But you, Bear! sit here and whimper,
And disgrace your tribe by crying,
Like a wretched Shaugodaya,
Like a cowardly old woman!”
These three comparisons with a woman are to be found near each other on the same page. Mudjekeewis has, like a true hero, once more torn life from the jaws of death, from the all-devouring “terrible mother.” This deed, which, as we have seen, is also represented as a journey to hell, “night journey through the sea,” the conquering of the monster from within, signifies at the same time entrance into the mother’s womb, a rebirth, the results of which are perceptible also for Mudjekeewis. As in the Zosimos vision, here too the entering one becomes the breath of the wind or spirit. Mudjekeewis becomes the west wind, the fertilizing breath, the father of winds.[[634]] His sons become the other winds.
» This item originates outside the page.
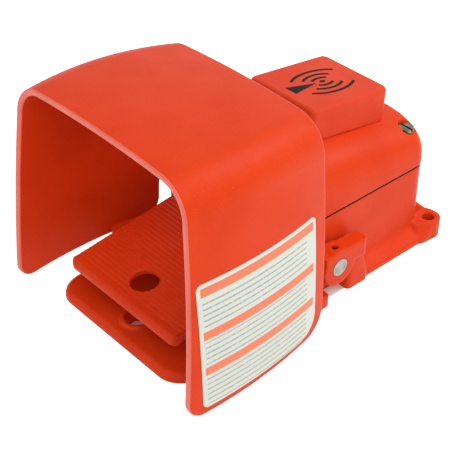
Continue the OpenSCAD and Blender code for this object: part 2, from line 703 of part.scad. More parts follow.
module switch_lever() color("silver") difference() {
  union() {
    bar_x(-4.8, 4.8, lever_y, lever_z, 3);
    translate([-4, 34, lever_z - 2]) cube([8, lever_y - 34, lever_t]);
  }
  bar_x(-10, 10, lever_y, lever_z, 2.1);
}

module switch_button() color("firebrick") translate([0, button_y, lever_z - 2 + lever_t + 0.15])
  cylinder(h = 5.4, d = 4, $fn = 48);

module switch_screws() color("silver") for (y = [52, 78])
  translate([plate_x + 2, y, 72]) rotate([0, 90, 0]) screw(4, 2 * body_half + 3, 7, 2.6);

// ---- Battery holder and its wiring
holder_x = -15.5;            // centre, width and ends of the tray
holder_w = 34;
holder_y = [43.8, 105.8];
cell_d = 14.5;
cell_l = 50.5;
cell_x = [-23.7, -7.3];
cell_y = 49.7;

module battery_holder() color("#222326") difference() {
  union() {
    translate([holder_x - holder_w / 2, holder_y[0], holder_z])
      cube([holder_w, holder_y[1] - holder_y[0], 14]);
    translate([holder_x - 5, holder_y[0] - 6.2, holder_z]) cube([10, holder_y[1] - holder_y[0] + 12.4, 2]);
  }
  for (x = cell_x) translate([x, cell_y - 3, holder_z + 2 + cell_d / 2]) rotate([-90, 0, 0])
    cylinder(h = cell_l + 6, d = cell_d + 0.6);
  translate([cell_x[0], cell_y - 3, holder_z + 2 + cell_d / 2])
    cube([cell_x[1] - cell_x[0], cell_l + 6, 20]);
  for (p = holder_post) translate([p[0], p[1], 0]) cylinder(h = 20, d = 3.2, $fn = 32);
}

module holder_screws() color("silver") for (p = holder_post) translate([p[0], p[1], holder_z + 2])
  screw(3, 6.5, 5.2, 1.8, 0.8);

module batteries() color("darkseagreen") for (i = [0, 1]) {
  translate([cell_x[i], cell_y, holder_z + 2.3 + cell_d / 2]) rotate([-90, 0, 0])
    cylinder(h = cell_l, d = cell_d);
  translate([cell_x[i], i == 0 ? cell_y + cell_l - eps : cell_y + eps, holder_z + 2.3 + cell_d / 2])
    rotate([i == 0 ? -90 : 90, 0, 0]) cylinder(h = 1.4, d = 5.4);
}

module battery_contacts() color("silver") for (y = [46.9, cell_y + cell_l + 1.7])
  translate([cell_x[0] - 5, y, holder_z + 9.6]) cube([cell_x[1] - cell_x[0] + 10, 0.5, 6.4]);

// Leads: from the switch and the holder up through the cover to the radio board
wire_d = 1.6;
lead_routes = [
  [[-1.2, 65, 86.3], [-1.3, 64.9, 87.5], [-2, 62, 91], [-1.5, 60, 96], [-3, 60, 102], [-6, 62, 110.5]],
  [[1.2, 83, 86.7], [1.2, 83, 87.4], [2.5, 72, 88], [2, 62.5, 91], [1.5, 60.2, 96], [2, 60, 102],
    [5, 62, 110.5]],
  [[-23.7, 47.2, 25.2], [-22.5, 45, 40], [-20, 46, 60], [-16, 52, 76], [-8, 57, 86], [0.2, 58, 92],
    [0, 57.8, 98], [-1, 57, 103], [-9, 58, 111]]];

function spline(p, i, t) =
  let (n = len(p) - 1, a = p[max(i - 1, 0)], b = p[i], c = p[min(i + 1, n)], d = p[min(i + 2, n)])
  0.5 * (2 * b + (c - a) * t + (2 * a - 5 * b + 4 * c - d) * t * t + (3 * b - a - 3 * c + d) * t * t * t);
function route(p) = concat([for (i = [0:len(p) - 2], k = [0:2]) spline(p, i, k / 3)], [p[len(p) - 1]]);
function frames_of(q) = [for (i = [0:len(q) - 1])
  let (t = q[min(i + 1, len(q) - 1)] - q[max(i - 1, 0)], u = t / norm(t), a = cross(u, [0.8, 0.6, 0.02]),
    side = a / norm(a))
  [q[i], side, cross(u, side)]];

module lead_wires() color("firebrick") for (r = lead_routes) swept(frames_of(route(r)), wire_d / 2, 8);

base_casting();
box_walls();
cover();
cover_gasket();
cover_screws();
guard();
guard_screws();
guard_washers();
side_label();
treadle();
treadle_shaft();
shaft_bushes();
shaft_o_rings();
arm_set_screws();
actuator_cam();
cam_set_screws();
torsion_springs();
switch_bracket();
bracket_screws();
micro_switch();
switch_terminals();
switch_lever();
switch_button();
switch_screws();
radio_housing();
radio_gasket();
radio_screws();
radio_board();
board_screws();
radio_antenna();
battery_holder();
holder_screws();
batteries();
battery_contacts();
lead_wires();
conduit_plug();
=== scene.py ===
import json
import math

import bmesh
import bpy
import numpy as np
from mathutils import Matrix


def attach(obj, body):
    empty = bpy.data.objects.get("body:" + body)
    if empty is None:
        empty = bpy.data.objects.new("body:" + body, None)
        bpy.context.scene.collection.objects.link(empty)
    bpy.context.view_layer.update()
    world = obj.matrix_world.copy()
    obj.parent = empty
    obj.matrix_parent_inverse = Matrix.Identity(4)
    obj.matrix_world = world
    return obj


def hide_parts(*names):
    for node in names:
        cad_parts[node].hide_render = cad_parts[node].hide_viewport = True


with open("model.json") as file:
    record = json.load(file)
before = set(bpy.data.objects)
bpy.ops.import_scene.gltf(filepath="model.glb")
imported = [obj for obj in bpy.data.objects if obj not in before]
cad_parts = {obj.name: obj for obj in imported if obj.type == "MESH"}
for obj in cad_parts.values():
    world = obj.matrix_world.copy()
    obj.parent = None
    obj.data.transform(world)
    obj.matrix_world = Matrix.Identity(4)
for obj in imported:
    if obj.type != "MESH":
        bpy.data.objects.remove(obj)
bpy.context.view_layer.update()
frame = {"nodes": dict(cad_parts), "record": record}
mm = 0.001
print("frame loaded:", len(frame["nodes"]), "nodes")

# the camera: a three-quarter view from above the label side
view = {
    "place": (474.2, -441.6, 516.1),   # mm
    "elevation": 36.7,                 # degrees above the floor
    "azimuth": 48.43,
    "lens": 95.33, "sensor": 36.0,     # mm
}


def placeCamera(settings):
    # tilted up from straight down by 90 less the elevation, then turned about Z by the azimuth
    data = bpy.data.cameras.new("camera")
    data.lens = settings["lens"]
    data.sensor_width = settings["sensor"]
    camera = bpy.data.objects.new("camera", data)
    camera.location = [v * mm for v in settings["place"]]
    camera.rotation_euler = (math.radians(90 - settings["elevation"]), 0, math.radians(settings["azimuth"]))
    bpy.context.scene.collection.objects.link(camera)
    bpy.context.scene.camera = camera


placeCamera(view)


def linear(hexColour):
    # sRGB hex to linear light, with full alpha
    parts = [int(hexColour[i:i + 2], 16) / 255 for i in (1, 3, 5)]
    return [c / 12.92 if c <= 0.04045 else ((c + 0.055) / 1.055) ** 2.4 for c in parts] + [1.0]


def addNode(tree, kind, inputs=None, **settings):
    # one node with its settings, its input values and its links
    node = tree.nodes.new(kind)
    for name, value in settings.items():
        setattr(node, name, value)
    for name, value in (inputs or {}).items():
        if isinstance(value, bpy.types.NodeSocket):
            tree.links.new(value, node.inputs[name])
        else:
            node.inputs[name].default_value = value
    return node


def perMm(size):
    # texture scale for a feature of this size in mm, since Object coordinates are metres
    return 1 / (size * mm)


def startMaterial(name):
    # an empty material, and the Object coordinates that its textures lie in
    material = bpy.data.materials.new(name)
    material.use_nodes = True
    tree = material.node_tree
    tree.nodes.clear()
    place = addNode(tree, "ShaderNodeTexCoord").outputs["Object"]
    return material, tree, place


def finishMaterial(tree, inputs):
    # one surface shader with these inputs, wired to the output
    shader = addNode(tree, "ShaderNodeBsdfPrincipled", inputs)
    addNode(tree, "ShaderNodeOutputMaterial", {"Surface": shader.outputs["BSDF"]})


def blendColours(tree, factor, first, second):
    # sockets 6 and 7 are the two colours of a colour mix, and output 2 is its result
    mix = addNode(tree, "ShaderNodeMix", {0: factor, 6: first, 7: second}, data_type="RGBA")
    return mix.outputs[2]


def calc(tree, operation, first, second=0.0):
    # one sum; each operand is a number or a socket
    return addNode(tree, "ShaderNodeMath", {0: first, 1: second}, operation=operation).outputs[0]


def ramp(tree, value, low, high, start=0.0, end=1.0):
    # carries low...high over to start...end, held at both ends
    node = addNode(tree, "ShaderNodeMapRange", {"Value": value, "From Min": low, "From Max": high,
                                                "To Min": start, "To Max": end})
    return node.outputs["Result"]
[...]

An intermezzo tells of them and of their love stories, of which I will mention only the courtship of Wabuns, the East Wind, because here the erotic wooing of the wind is pictured in an especially beautiful manner. Every morning he sees a beautiful girl in a meadow, whom he eagerly courts:
“Every morning, gazing earthward,
Still the first thing he beheld there
Was her blue eyes looking at him,
Two blue lakes among the rushes.”
The comparison with water is not a matter of secondary importance, because “from wind and water” shall man be born anew.